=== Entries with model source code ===
* BEGIN *
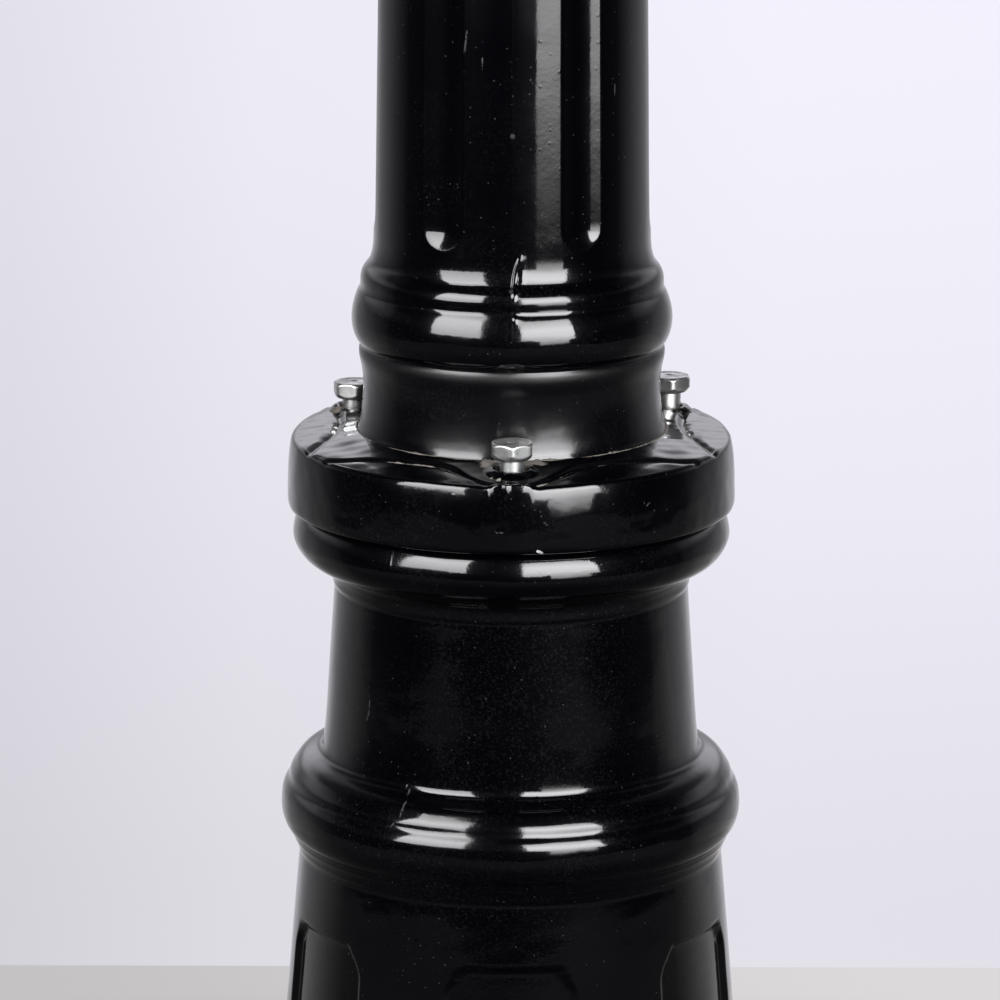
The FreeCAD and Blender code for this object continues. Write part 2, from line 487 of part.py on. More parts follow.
# hinged roof
roof = hexloft([(EAVES_AF, ROOF_Z0), (EAVES_AF, 2099.5), (EAVES_AF - 6, 2101.5), (234, 2103.5), (188, 2120), (138, 2142), (96, 2166), (68, 2186), (56, 2196), (54, 2200)])
roof = roof.cut(hexloft([(198, ROOF_Z0 - 1), (198, 2110.5), (173.5, 2120), (125.5, 2142), (84.5, 2166), (57.5, 2186), (46, 2193), (44, 2194)]))
roof = roof.fuse(hexprism(204, 2086, ROOF_Z0 + 1).cut(hexprism(198, 2080, ROOF_Z0 + 5)))
roof = roof.fuse(prism_xz([(118, ROOF_Z0), (126, ROOF_Z0), (131.5, 2091.3), (136, 2102), (124, 2102.3), (118, 2101)], -8, 8))
roof = roof.fuse(cyl(KNUCKLE_R, 16, V(HINGE_X, -8, HINGE_Z), V(0, 1, 0)))
roof = roof.cut(cyl(HINGE_RUN_R, 40, V(HINGE_X, -20, HINGE_Z), V(0, 1, 0)))
roof = roof.fuse(box(-126, -9, 2079, -121.5, 9, ROOF_Z0 + 2))
roof = roof.cut(cyl(2.05, 20, V(-130, 0, 2087), V(1, 0, 0)))
roof = roof.cut(cyl(4.05, 20, V(0, 0, 2185)))
roof = roof.removeSplitter()

vent = rev([(4.05, 2200), (24, 2200), (24, 2206), (22, 2208), (22, 2214), (31, 2216), (33, 2218.5), (32, 2221), (27, 2226), (18, 2231), (12, 2234), (4.05, 2235)])
for k in range(8):
    vent = vent.cut(turned(cyl(2.4, 14, V(10, 0, 2211), V(1, 0, 0)), 22.5 + 45 * k))
rfin = rev([(0, 2188), (3.4, 2188), (4, 2188.6), (4, 2235), (11, 2235), (12, 2237), (11, 2239.5), (7.5, 2241), (6.5, 2244), (9, 2248), (13, 2254), (15, 2261),
            (14.5, 2268), (11, 2275), (7, 2280), (5.6, 2284), (7.4, 2287), (7.6, 2289.5), (5.8, 2292), (3.6, 2297), (2.2, 2306), (0, 2311)])
thumb = rev([(0, 0), (1.6, 0), (2.0, 0.5), (2.0, 14.6), (4.2, 15.2), (4.2, 16.6), (7.2, 16.8), (8, 17.6), (8, 22.4), (7.2, 23.2), (0, 23.6)])
for k in range(12):
    a = math.radians(30 * k)
    thumb = thumb.cut(cyl(0.9, 10, V(8.3 * math.cos(a), 8.3 * math.sin(a), 15.5)))
thumb.rotate(V(0, 0, 0), V(0, 1, 0), -90)
thumb = moved(thumb, -116.4, 0, 2087)
pin = cyl(HINGE_PIN_R, 50, V(HINGE_X, -24, HINGE_Z), V(0, 1, 0)).fuse(
    moved(turned(rev([(0, 0), (3.6, 0), (4.2, 0.6), (3.6, 1.8), (0, 2.2)]), 90, V(0, 0, 0), V(1, 0, 0)), HINGE_X, -24, HINGE_Z))

for i in range(3):
    k = "_%d" % (i + 1)
    save("lantern_base" + k, on_arm(lbase, i))
    save("lantern_frame" + k, on_arm(cage, i))
    group("glass_panes" + k, [on_arm(turned(pane, 60 * j), i) for j in range(6)])
    group("pane_clips" + k, [on_arm(turned(clip, 60 * j), i) for j in range(6)])
    save("lampholder" + k, on_arm(holder, i))
    save("bulb_cap" + k, on_arm(bcap, i))
    save("bulb" + k, on_arm(bulb, i))
    save("roof" + k, on_arm(roof, i))
    save("vent_cap" + k, on_arm(vent, i))
    save("roof_finial" + k, on_arm(rfin, i))
    save("thumbscrew" + k, on_arm(thumb, i))
group("hinge_pins", [on_arm(pin, i) for i in range(3)])
scr = []
for i in range(3):
    for a in (30.0, 150.0, 270.0):
        scr.append(on_arm(moved(fscrew, FS_R * math.cos(math.radians(a)), FS_R * math.sin(math.radians(a)), 0), i))
group("frame_screws", scr)

# ---------------------------------------------------------------- wiring point inside the base
brk = box(-30, PAD_Y - 3, 287, 30, PAD_Y, 376)
for x, z in SCREWS:
    brk = brk.cut(cyl(2.2, 10, V(x, PAD_Y - 5, z), V(0, 1, 0)))
brk = brk.cut(cyl(2.7, 10, V(EARTH[0], PAD_Y - 5, EARTH[1]), V(0, 1, 0)))
save("terminal_bracket", brk)
TBX = (-14.0, 0.0, 14.0)
TB_Y = 53.0
blk = box(-22, 44, 322, 22, PAD_Y - 3, 360)
for x in TBX:
    blk = blk.cut(cyl(WIRE_R + 0.1, 14, V(x, TB_Y, 347)))
    blk = blk.cut(cyl(WIRE_R + 0.1, 13, V(x, TB_Y, 321)))
    blk = blk.cut(cyl(2.6, 5, V(x, 43, 341), V(0, 1, 0)))
save("terminal_block", blk)
SAD_Z = 306.0
sad = box(-19, PAD_Y - 5.5, SAD_Z - 4.5, 19, PAD_Y - 3, SAD_Z + 4.5).fuse(cyl(8.0, 9, V(0, PAD_Y - 6, SAD_Z - 4.5)))
sad = sad.cut(cyl(5.5, 20, V(0, PAD_Y - 6, SAD_Z - 10))).cut(box(-30, PAD_Y - 3, SAD_Z - 10, 30, PAD_Y + 20, SAD_Z + 10))
sad = sad.cut(box(-5.5, PAD_Y - 6, SAD_Z - 10, 5.5, PAD_Y, SAD_Z + 10))
for x in (-14.0, 14.0):
    sad = sad.cut(cyl(2.2, 10, V(x, PAD_Y - 8, SAD_Z), V(0, 1, 0)))
save("cable_saddle", sad)
ts = []
for j, (x, z) in enumerate(SCREWS):
    s = rev([(0, 0.6), (1.2, 0.6), (1.2, 0), (3.4, 0), (3.8, 0.6), (3.8, 2.4), (2.0, 2.4), (2.0, 10.6), (1.6, 11), (0, 11)])
    s.rotate(V(0, 0, 0), V(1, 0, 0), -90)
    y = PAD_Y - 3 - 2.4 - (2.5 if j > 1 else 0.0)
    ts.append(moved(s, x, y, z))
group("terminal_screws", ts)
eb = hexbolt(8.0, 3.5, 2.5, 10.5)
eb.rotate(V(0, 0, 0), V(1, 0, 0), 90)
save("earth_bolt", moved(eb, EARTH[0], PAD_Y - 3, EARTH[1]))

# ---------------------------------------------------------------- inner leads
for i in range(3):
    a = math.radians(ARM_TURN[i])
    u = V(math.cos(a), math.sin(a), 0)
    xk = (TBX[0], TBX[2], TBX[1])[i]
    pts = [V(xk, TB_Y, 347.4), V(xk, TB_Y, 420), V(u.x * WIRE_RAD, u.y * WIRE_RAD, 735), V(u.x * WIRE_RAD, u.y * WIRE_RAD, ARM_Z), V(u.x * 66, u.y * 66, ARM_Z)]
    ed = rounded_path(pts, [60.0, 90.0, 20.0])
    tail = [turned(e, ARM_TURN[i]) for e in arm_path(66.0, 1874.0)]
    w = sweep(ed + tail, WIRE_R)
    want = math.pi * WIRE_R ** 2 * sum(e.Length for e in ed + tail)
    print("wire %d volume / (section x length) = %.4f, length %.0f mm" % (i + 1, w.Volume / want, sum(e.Length for e in ed + tail)))
    save("wire_%d" % (i + 1), w)
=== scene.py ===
import bpy
import json
import math
import numpy as np
from mathutils import Matrix, Vector


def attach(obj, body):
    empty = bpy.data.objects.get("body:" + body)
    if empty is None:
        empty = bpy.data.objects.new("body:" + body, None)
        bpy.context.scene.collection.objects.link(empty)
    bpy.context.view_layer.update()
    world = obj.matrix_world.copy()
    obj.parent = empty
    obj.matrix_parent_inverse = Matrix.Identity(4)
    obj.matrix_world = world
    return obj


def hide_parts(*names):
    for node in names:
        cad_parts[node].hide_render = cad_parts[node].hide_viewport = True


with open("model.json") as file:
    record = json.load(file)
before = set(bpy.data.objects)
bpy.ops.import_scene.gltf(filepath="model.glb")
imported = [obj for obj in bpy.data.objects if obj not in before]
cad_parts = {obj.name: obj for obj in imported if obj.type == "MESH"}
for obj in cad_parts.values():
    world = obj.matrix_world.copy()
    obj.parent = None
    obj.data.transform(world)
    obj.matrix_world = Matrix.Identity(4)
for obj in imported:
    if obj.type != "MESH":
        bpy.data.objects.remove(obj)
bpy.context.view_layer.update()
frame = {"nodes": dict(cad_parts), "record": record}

NODES = frame["nodes"]

# ------------------------------------------------------------------ dimensions (mm, the post's own frame)
Z0 = 620.0                  # height of the joint between the lower casting and the collar
JOINT = -0.7                # collar seat, from Z0
PLATEAU_Z, PLATEAU_FALL, NECK_R = 25.4, 0.138, 50.3
COLLAR_X = -0.1              # the loose ring sits a little to the left
BOLT_AT = 61.0
BOLT_HOLE = 5.0
BOSS = {0.0: 25.05, 120.0: 25.75, -120.0: 25.65}
BOLT_AZ = (0.0, 120.0, -120.0)
BOLT_TURN = (30.0, -20.0, -20.0)
BOLT_UNDER = (648.4, 650.7, 648.3)
BOLT_AF, BOLT_HEAD, BOLT_R = 13.0, 5.3, 4.0
FLUTES = 6
PANELS = 6
ANCHOR_PCD, ANCHOR_R, FOOT_T = 280.0, 7.0, 14.0

# ------------------------------------------------------------------ numeric helpers


def waves(seed, lo, hi, n):
    """A smooth random function of place (mm): n plane waves with lengths from lo to hi, about unit size."""
    g = np.random.RandomState(seed)
    k = g.normal(size=(n, 3))
    k /= np.linalg.norm(k, axis=1)[:, None]
    lam = np.exp(g.uniform(math.log(lo), math.log(hi), n))
    k *= (2 * math.pi / lam)[:, None]
    ph = g.uniform(0, 2 * math.pi, n)

    def f(x, y, z):
        p = np.stack([x, y, z], -1)
        out = np.zeros(x.shape)
        for i in range(n):
            out += np.sin(p @ k[i] + ph[i])
        return out * math.sqrt(2.0 / n)
    return f


def step(a, b, x):
    t = np.clip((x - a) / (b - a), 0, 1)
    return t * t * (3 - 2 * t)


def bell(x, w):
    return np.exp(-(x / w) ** 2)


def smin(a, b, k):
    h = np.clip(0.5 + 0.5 * (b - a) / k, 0, 1)
    return b * (1 - h) + a * h - k * h * (1 - h)


def wrap(a):
    return (a + 180.0) % 360.0 - 180.0


def natural(t, y, tt):
    """Natural cubic spline through (t, y), read at tt."""
    n = len(t)
    h = np.diff(t)
    A = np.zeros((n, n))
    b = np.zeros(n)
    A[0, 0] = A[-1, -1] = 1
    for i in range(1, n - 1):
        A[i, i - 1], A[i, i], A[i, i + 1] = h[i - 1], 2 * (h[i - 1] + h[i]), h[i]
        b[i] = 6 * ((y[i + 1] - y[i]) / h[i] - (y[i] - y[i - 1]) / h[i - 1])
    m = np.linalg.solve(A, b)
    i = np.clip(np.searchsorted(t, tt) - 1, 0, n - 2)
    d0, d1 = tt - t[i], t[i + 1] - tt
    return (m[i] * d1 ** 3 + m[i + 1] * d0 ** 3) / (6 * h[i]) + (y[i] / h[i] - m[i] * h[i] / 6) * d1 + (y[i + 1] / h[i] - m[i + 1] * h[i] / 6) * d0


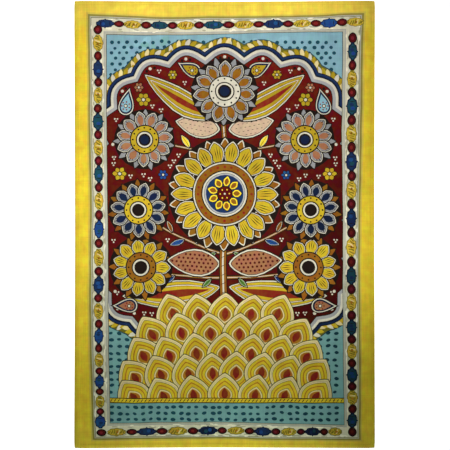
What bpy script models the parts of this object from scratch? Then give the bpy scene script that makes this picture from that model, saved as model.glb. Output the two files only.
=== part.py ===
"""A hand-painted cotton kalamkari panel, hemmed on its four sides and lying flat.

Metres, +Z up. The picture's top is towards +Y. The origin is under the middle of the
cloth, on the surface that it lies on.
"""

import math

import bmesh
import bpy

# Driving sizes of the cloth as finished
WIDTH = 0.610
LENGTH = 0.908
CLOTH_THICK = 0.0012

# The hem is turned twice and pressed, so its band is thicker than the single cloth
HEM_WIDTH = 0.009
HEM_EXTRA = 0.0007
HEM_SLOPE = 0.0016
EDGE_ROUND = 0.0005

# The cut edges draw in a little between the corners, and the corners are folded blunt
EDGE_DRAW_IN = 0.0012
CORNER_BLUNT = 0.0015

# The widest spacing of the grid lines that the sheet is built on
GRID_STEP = 0.030

# Where the edge stands off the surface: the place on the edge as shares of the half
# width and half length, the height of the lift, and how far it reaches into the cloth
LIFTS = (
    {"place": (1.00, 1.00), "height": 0.0030, "reach": 0.170},
    {"place": (-1.00, 1.00), "height": 0.0016, "reach": 0.120},
    {"place": (-1.00, -1.00), "height": 0.0024, "reach": 0.150},
    {"place": (1.00, -0.45), "height": 0.0014, "reach": 0.110},
    {"place": (-1.00, 0.20), "height": 0.0011, "reach": 0.100},
    {"place": (0.25, -1.00), "height": 0.0013, "reach": 0.110},
)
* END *
=== WHAT THIS TASK INVOLVES ===
Gather all lines with the string "that" from the data.

=== SOLUTION FOR THIS PROBLEM ===
What bpy script models the parts of this object from scratch? Then give the bpy scene script that makes this picture from that model, saved as model.glb. Output the two files only.
cloth, on the surface that it lies on.
# The widest spacing of the grid lines that the sheet is built on